Auschwitz es el símbolo de la humillación del ser humano. Allí el tiempo corría despacio, y la vida tomaba un carácter vegetativo. “A fin de huir de esa mortífera rutina, que se infiltraba entre las preocupaciones de las primeras necesidades y constantes episodios de persecución y peligro, terror, maldad, crueldad, había gente que se esforzaba por llevar algo de normalidad a sus vidas”. La memoria de Ludmila rescata el recuerdo de una noche: “ya después de la hora límite, cuando estaba prohibido salir de la barraca, no aguanté mas. Salí. Me paré en un rincón, en la penumbra (…). El aire puro, la luna llena en un dominio del firmamento, y millares de estrellas bellamente distribuidas. La tierra cubierta de un mantel blanco, perfectamente liso… Silencio y paz”. En un mar de sufrimiento, el silencio y la hermosura de aquella noche le fascinaron.
Entonces una pregunta surgió espontánea del fondo de su corazón: “¿Dónde estás tú, Señor mío?” El contraste de las dos realidades, la de dentro de la barraca y la de fuera, era tan llamativo que exigía una respuesta. La obtuvo: “una profunda paz y una seguridad maravillosa afianzaron aún más mi fe”. Fue también la experiencia del psiquiatra austriaco Viktor Frankl, superviviente del campo. En su libro ‘El Hombre en busca de sentido’ escribe: “esa libertad espiritual, que no se nos puede arrebatar, hace que la vida tenga sentido y propósito”.
Años después escuché en Auschwitz-Birkenau otra pregunta existencial, formulada por un alemán. Fue en la explanada donde terminan las vías por las que, desde todos los rincones, llegaban trenes transportando seres humanos destinados a la “Solución final”. Aquella tarde de mayo (2006) Benedicto XVI alzó al viento su voz mientras caía una lluvia fina. “En un lugar como este se queda uno sin palabras; en el fondo solo se puede guardar un silencio de estupor, un silencio que es un grito interior dirigido a Dios: ¿Por qué, Señor, callaste? ¿Por qué toleraste todo esto?”. “Estoy hoy aquí como hijo del pueblo alemán –dijo Ratzinger– debía venir”. La participación en un congreso sobre Derechos Humanos, celebrado aquellos días, me brindó la oportunidad de asistir al histórico acto de recuerdo y oración por las víctimas.
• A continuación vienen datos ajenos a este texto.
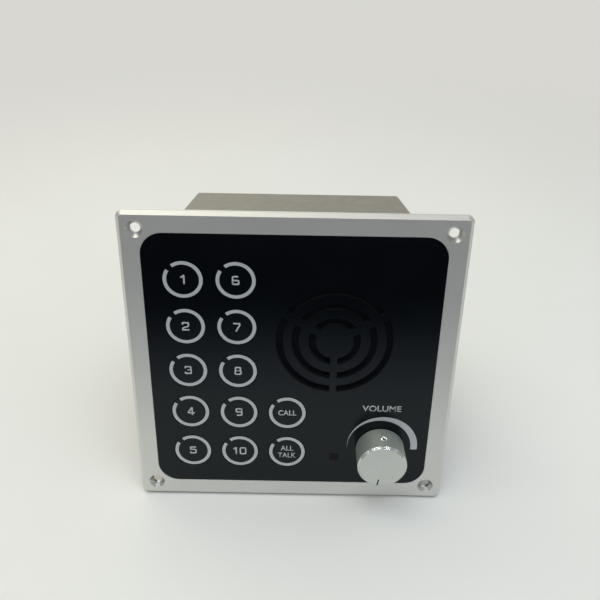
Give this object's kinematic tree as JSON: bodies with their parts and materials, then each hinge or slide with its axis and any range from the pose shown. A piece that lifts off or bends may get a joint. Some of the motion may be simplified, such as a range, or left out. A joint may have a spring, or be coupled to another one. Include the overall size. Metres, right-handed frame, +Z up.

Guardo imborrable memoria del momento, compartido con un grupo de supervivientes del horror, ya entrados en años. Algunos vestían los uniformes gris y azul propios del lugar. El rostro y la voz del papa alemán reflejaban el dolor: “con esta actitud de silencio nos inclinamos profundamente en nuestro interior ante las innumerables personas que aquí sufrieron y murieron”.
Los campos de exterminio muestran la gran contradicción de la historia contemporánea: gira en torno al modo de entender la persona. Cuando las ideologías y el poder no reconocen motivos para respetarla, se impone la lógica del dominio, y termina en la autodestrucción del hombre. ¿Qué es en realidad un ser humano?, se pregunta Frankl en el libro antes mencionado. “Es el ser que ha inventado las cámaras de gas, pero también el que ha entrado en ellas con paso firme musitando una oración”. El punto final de aquel horror, hace 75 años, es ocasión para recordar la dignidad de todo ser humano. Cualquiera que sea su contexto social, político o económico, debe ser siempre respetada y protegida. En la medida de lo posible, también promovida.